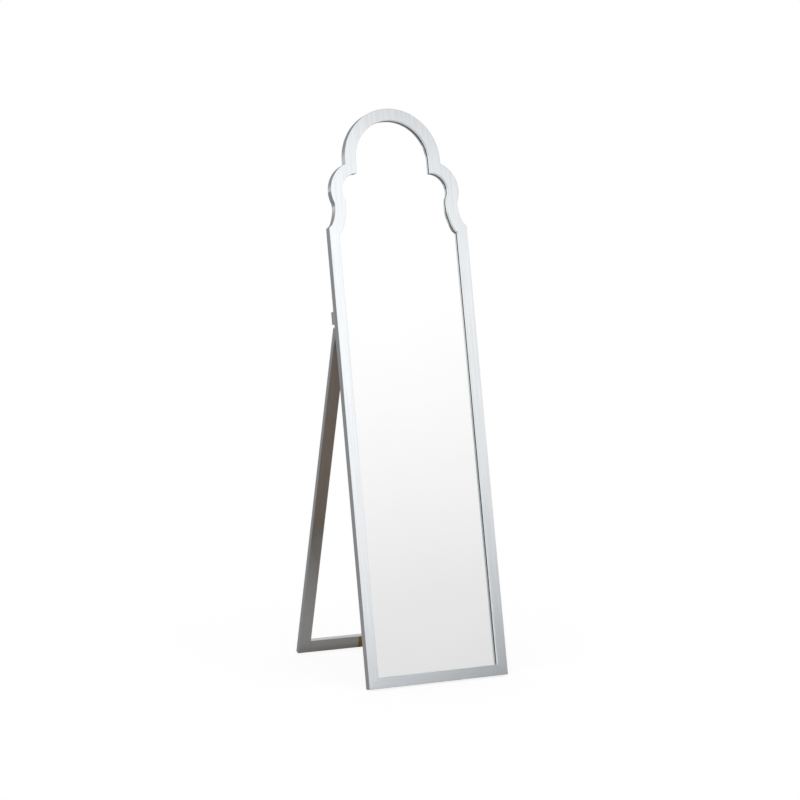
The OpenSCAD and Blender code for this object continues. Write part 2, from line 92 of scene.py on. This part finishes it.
def half_outline(side, band, foot):
    """The right half of the mirror's outline, from the middle of the foot to the top.

    It is drawn in by side at the stile, by band along the crown and by foot below.
    """
    lobe_r = LOBE[2] - band
    cove_r = COVE[2] + band
    arch_x = ARCH[2] - band

    # The straight kick between the cove and the shoulder
    kick_x = HALF_W - KICK_W
    kick_z = COVE[1] - math.sqrt(COVE[2] ** 2 - (COVE[0] - kick_x) ** 2)
    drop = math.atan2(kick_z - SHOULDER_Z, KICK_W)
    along = Vector((math.cos(drop), -math.sin(drop)))
    inward = Vector((-math.sin(drop), -math.cos(drop)))
    on_kick = Vector((kick_x, kick_z)) + band * inward
    shoulder = on_kick + along * ((HALF_W - side - on_kick.x) / along.x)

    # The kick's line runs back to where it meets the cove's circle
    off = on_kick - Vector(COVE[:2])
    ahead = off.dot(along)
    cove_end = on_kick - along * (ahead + math.sqrt(ahead ** 2 - off.length_squared + cove_r ** 2))

    # The cusp where the cove meets the lobe
    gap = Vector(COVE[:2]) - Vector(LOBE[:2])
    reach = (gap.length_squared + lobe_r ** 2 - cove_r ** 2) / (2 * gap.length)
    rise = math.sqrt(lobe_r ** 2 - reach ** 2)
    way = gap.normalized()
    cusp = Vector(LOBE[:2]) + way * reach + Vector((way.y, -way.x)) * rise

    # The notch where the lobe meets the arch's straight side
    notch = (arch_x, LOBE[1] + math.sqrt(lobe_r ** 2 - (arch_x - LOBE[0]) ** 2))
    return [
        (0, foot),
        (HALF_W - side, foot),
        tuple(shoulder),
        *arc(COVE, cove_end, cusp, COVE_STEPS),
        *arc(LOBE, cusp, notch, LOBE_STEPS)[1:],
        *arc(ARCH, (arch_x, ARCH[1]), (0, ARCH[1] + arch_x), ARCH_STEPS),
    ]


def outline(side, band, foot):
    """The whole outline, once round from the middle of the foot."""
    right = half_outline(side, band, foot)
    return right + [(-x, z) for x, z in right[-2:0:-1]]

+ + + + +

#### Task brief
Hand back the material above in full, exactly as written.

#### Final result
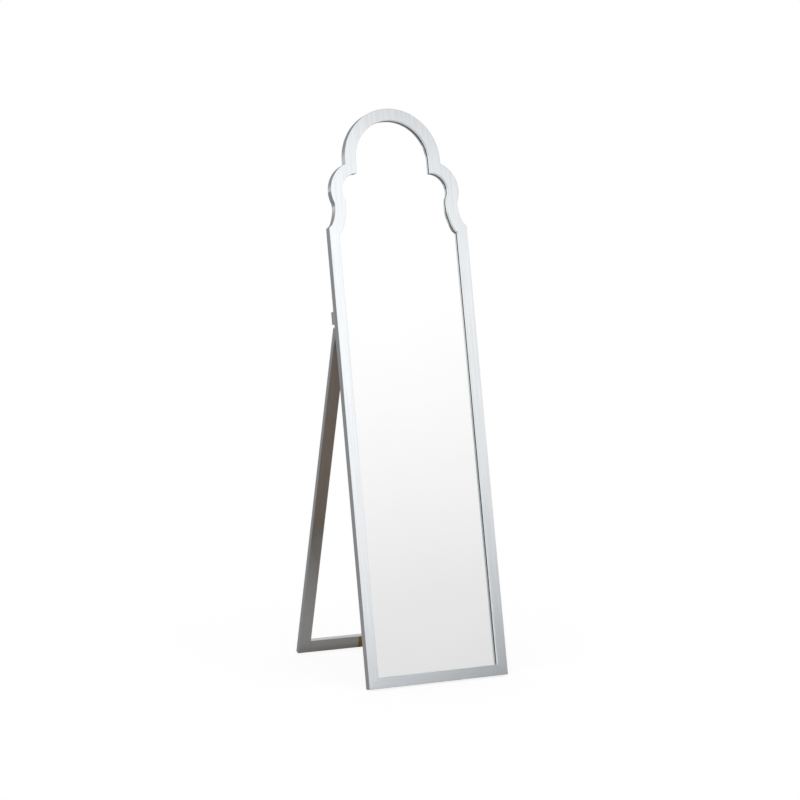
The OpenSCAD and Blender code for this object continues. Write part 2, from line 92 of scene.py on. This part finishes it.
def half_outline(side, band, foot):
    """The right half of the mirror's outline, from the middle of the foot to the top.

    It is drawn in by side at the stile, by band along the crown and by foot below.
    """
    lobe_r = LOBE[2] - band
    cove_r = COVE[2] + band
    arch_x = ARCH[2] - band

    # The straight kick between the cove and the shoulder
    kick_x = HALF_W - KICK_W
    kick_z = COVE[1] - math.sqrt(COVE[2] ** 2 - (COVE[0] - kick_x) ** 2)
    drop = math.atan2(kick_z - SHOULDER_Z, KICK_W)
    along = Vector((math.cos(drop), -math.sin(drop)))
    inward = Vector((-math.sin(drop), -math.cos(drop)))
    on_kick = Vector((kick_x, kick_z)) + band * inward
    shoulder = on_kick + along * ((HALF_W - side - on_kick.x) / along.x)

    # The kick's line runs back to where it meets the cove's circle
    off = on_kick - Vector(COVE[:2])
    ahead = off.dot(along)
    cove_end = on_kick - along * (ahead + math.sqrt(ahead ** 2 - off.length_squared + cove_r ** 2))

    # The cusp where the cove meets the lobe
    gap = Vector(COVE[:2]) - Vector(LOBE[:2])
    reach = (gap.length_squared + lobe_r ** 2 - cove_r ** 2) / (2 * gap.length)
    rise = math.sqrt(lobe_r ** 2 - reach ** 2)
    way = gap.normalized()
    cusp = Vector(LOBE[:2]) + way * reach + Vector((way.y, -way.x)) * rise

    # The notch where the lobe meets the arch's straight side
    notch = (arch_x, LOBE[1] + math.sqrt(lobe_r ** 2 - (arch_x - LOBE[0]) ** 2))
    return [
        (0, foot),
        (HALF_W - side, foot),
        tuple(shoulder),
        *arc(COVE, cove_end, cusp, COVE_STEPS),
        *arc(LOBE, cusp, notch, LOBE_STEPS)[1:],
        *arc(ARCH, (arch_x, ARCH[1]), (0, ARCH[1] + arch_x), ARCH_STEPS),
    ]


def outline(side, band, foot):
    """The whole outline, once round from the middle of the foot."""
    right = half_outline(side, band, foot)
    return right + [(-x, z) for x, z in right[-2:0:-1]]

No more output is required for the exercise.